Two weeks ago I had separate conversations with different entrepreneurs about how they prioritize research and development in their companies. Each conversation was brought up independently but the respective entrepreneur lamented how as their companies had grown the speed with which new features were released slowed down — it was now hard to make time for R & D. Customers were requesting enhancements to existing features, the architecture team wanted to improve back-end items, and the support team wanted to make certain processes easier.

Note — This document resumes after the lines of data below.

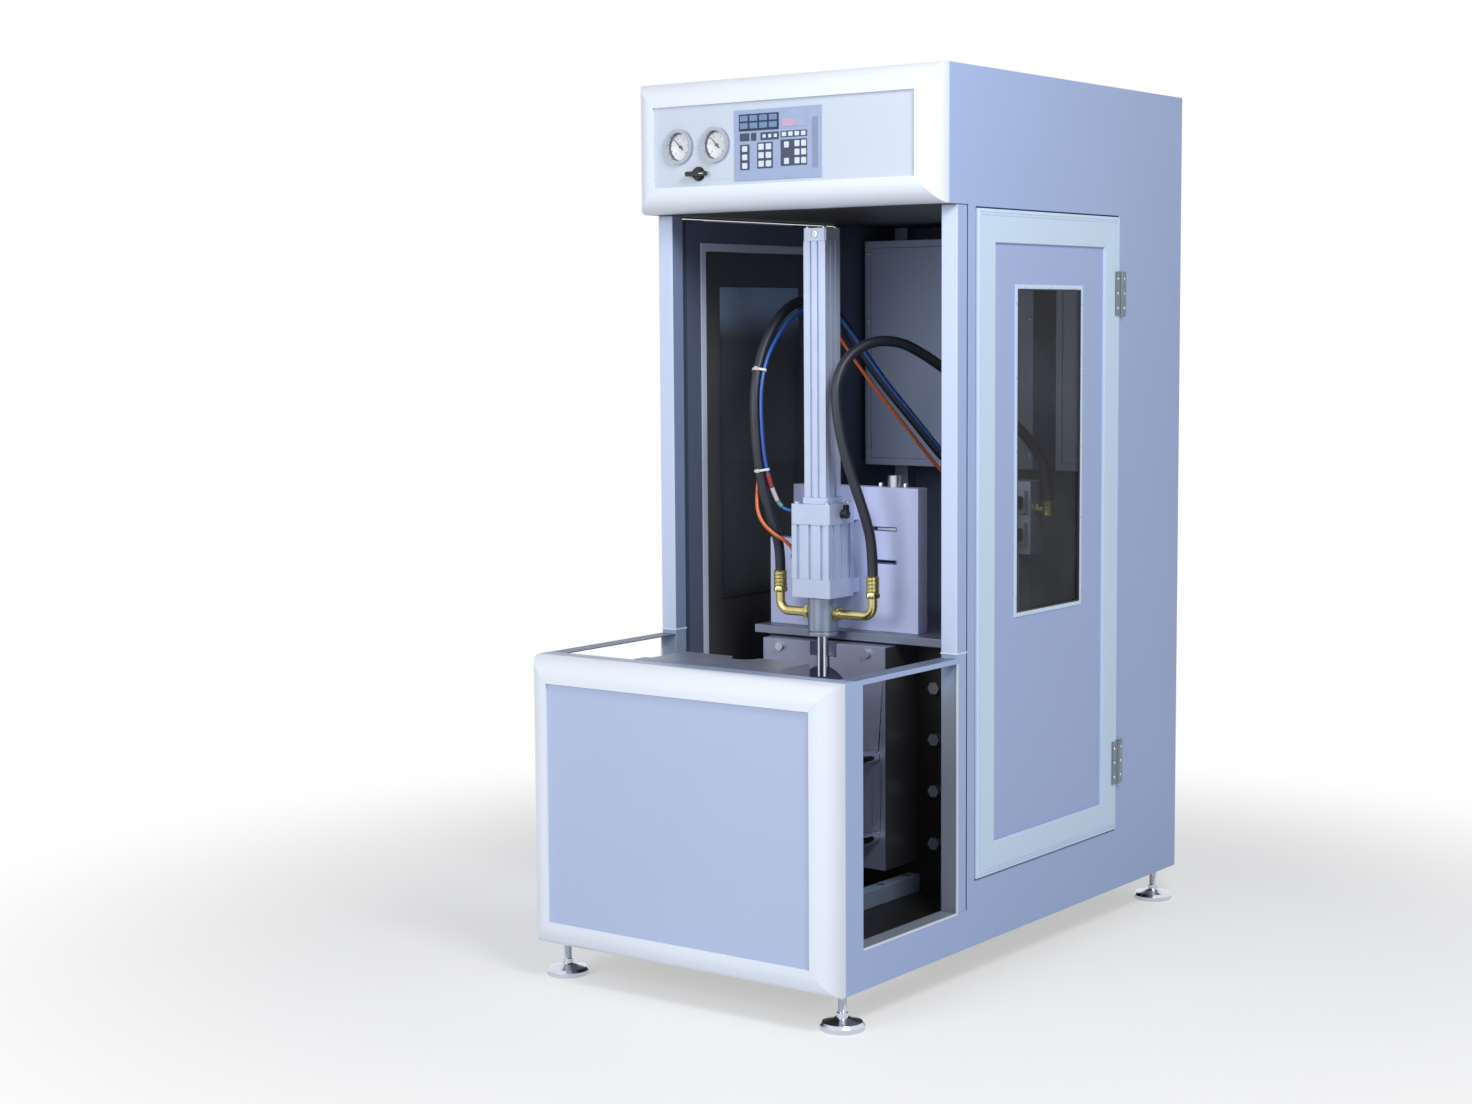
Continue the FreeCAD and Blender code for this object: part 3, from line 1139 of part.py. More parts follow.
def cylinder_fittings():
    """The upper and lower ports on the sealing cylinder's left, and the silencer on its right."""
    half = SEAL_CYLINDER_SIZE / 2
    upper = along_x(
        -half - UPPER_PORT_LENGTH, -half, NOZZLE_Y, SEAL_CAP_TOP - UPPER_PORT_DROP,
        SMALL_FITTING_RADIUS,
    )
    arm_z = SEAL_CAP_BOTTOM + LOWER_PORT_LIFT
    riser_x = -half - LOWER_PORT_REACH
    arm = along_x(riser_x, -half, NOZZLE_Y, arm_z, LOWER_PORT_RADIUS)
    riser = upright(
        riser_x, NOZZLE_Y, arm_z - LOWER_PORT_RADIUS, arm_z + LOWER_PORT_RISE, SMALL_FITTING_RADIUS
    )
    port_z = (SEAL_BARREL_TOP + SEAL_CAP_TOP) / 2
    plug = along_x(half, half + SILENCER_LENGTH, NOZZLE_Y, port_z, SILENCER_RADIUS)
    silencer = upright(
        half + SILENCER_PORT_REACH, NOZZLE_Y, port_z, port_z + UPPER_PORT_DROP, SMALL_FITTING_RADIUS
    )
    return [upper, one_solid(arm.fuse(riser)), one_solid(plug.fuse(silencer))]


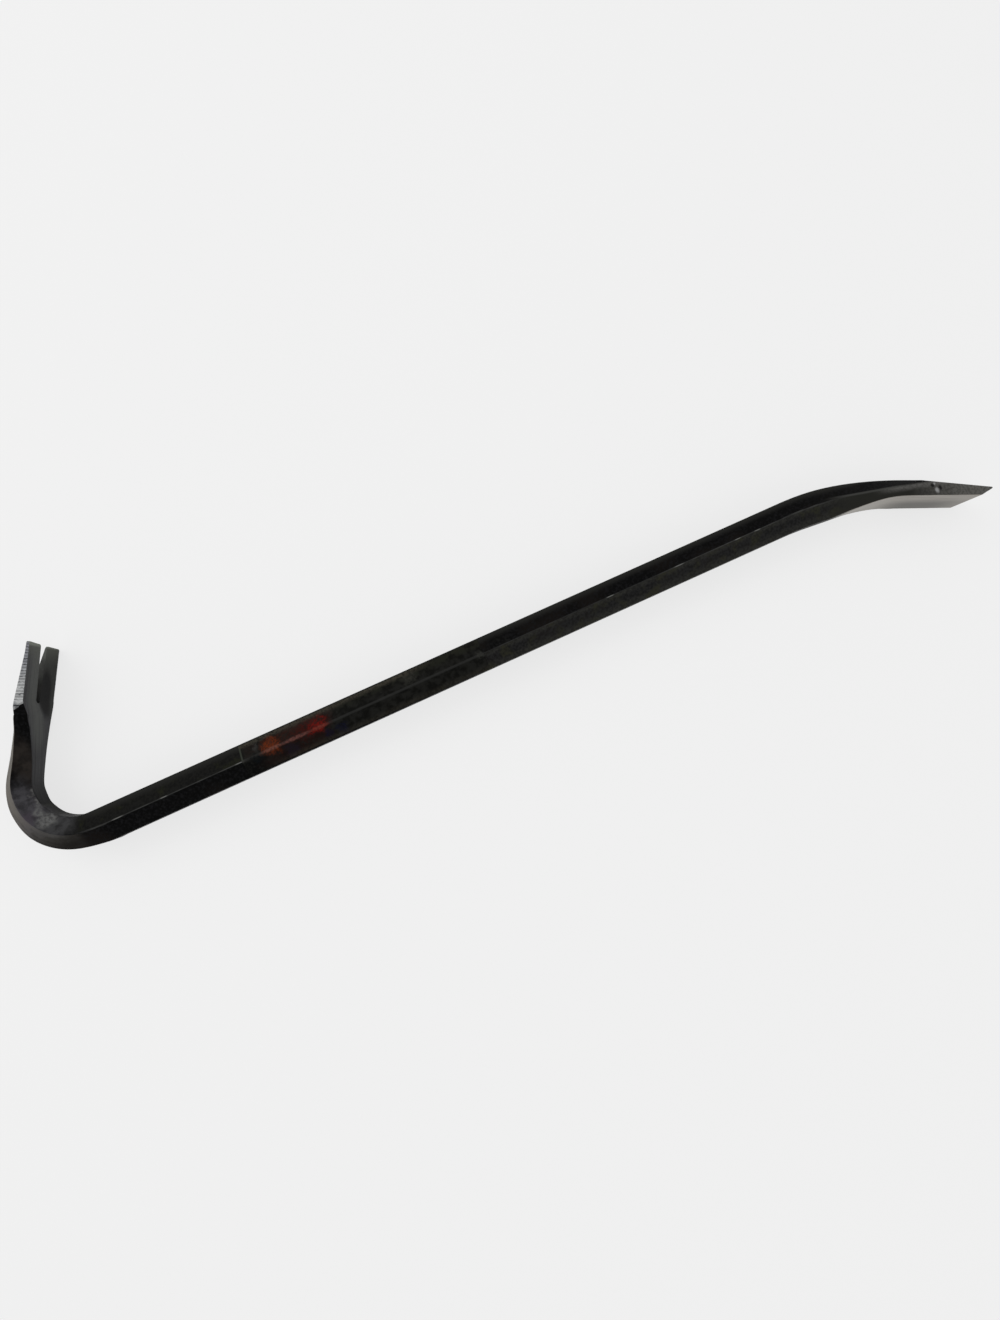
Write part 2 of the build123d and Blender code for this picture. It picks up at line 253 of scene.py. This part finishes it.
def claw_wear_and_painted_light(tree, at):
    """Layers on the neck and claw, which the lacquer has left grey.

    The inner faces carry a painted reflection beside the slot on the near prong, and painted
    shade on the far one, darkest in its hollow.  The tips are worn bright, and the slot's walls
    carry painted shade but for its mouth.
    """
    node = partial(add, tree)
    inner = node("Math", TIMES, {
        0: node("MapRange", SOFTLY, {"Value": at.inward, "From Min": 0.6, "From Max": 0.85}),
        1: node("MapRange", SOFTLY, {
            "Value": at.run, "From Min": -22 * MM, "From Max": 6 * MM})})
    inner = node("Math", TIMES, {0: inner, 1: at.by_hook})
    streaky = node("MapRange", SOFTLY, {
        "Value": at.streaks, "From Min": 0.25, "From Max": 0.65, "To Min": 0.6, "To Max": 1.0})
    inner_grey = node("Math", TIMES, {0: inner, 1: streaky})

    # ovals on the claw's face: way along it and height from the bend plane
    on_claw = node("CombineXYZ", {}, {0: at.run, 1: at.height, 2: 0.0})
    # painted reflection beside the slot on the near prong; painted shade on the far prong,
    # darkest in its hollow
    slot_side_reflection = node("Math", TIMES, {0: inner_grey, 1: rubbed_places(tree, on_claw, [
        ((52, 4, 0), (40, 9, 9)), ((28, 2, 0), (18, 8, 9))])})
    far_prong_shade = node("Math", TIMES, {0: inner, 1: rubbed_places(tree, on_claw, [
        ((56, -11, 0), (26, 11, 9))], 0.7)})
    claw_hollow_shade = node("Math", TIMES, {0: inner, 1: rubbed_places(tree, on_claw, [
        ((46, -6, 0), (17, 7.5, 9))], 0.55)})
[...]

One entrepreneur was thinking of going to an 80/20 model where engineers spent 20% of their time on new features and 80% of their time on existing requests. The other entrepreneur was thinking of dividing the engineers up into different teams where one team would only be new features and the other team would working on existing functionality. There’s no easy answer.
Here are a few best practices when prioritizing time for new features:
- Continually re-iterate that every hour spent on a new feature is taking time away from some other change, and that that is OK
- Remind all stakeholders that you can’t make everyone happy but that by having a strong vision and opinion for the product you’ll minimize time spent on features that are too narrow in focus
- Work with sales, marketing, support, operations, and engineering along with soliciting input from customers and partners during the time allocation decision making process
Prioritizing time for new R & D relative to other requests is hard. The best thing to do is to make the necessary time, over communicate, and deliver great results.
What else? What other thoughts do you have on prioritizing time for new research and development?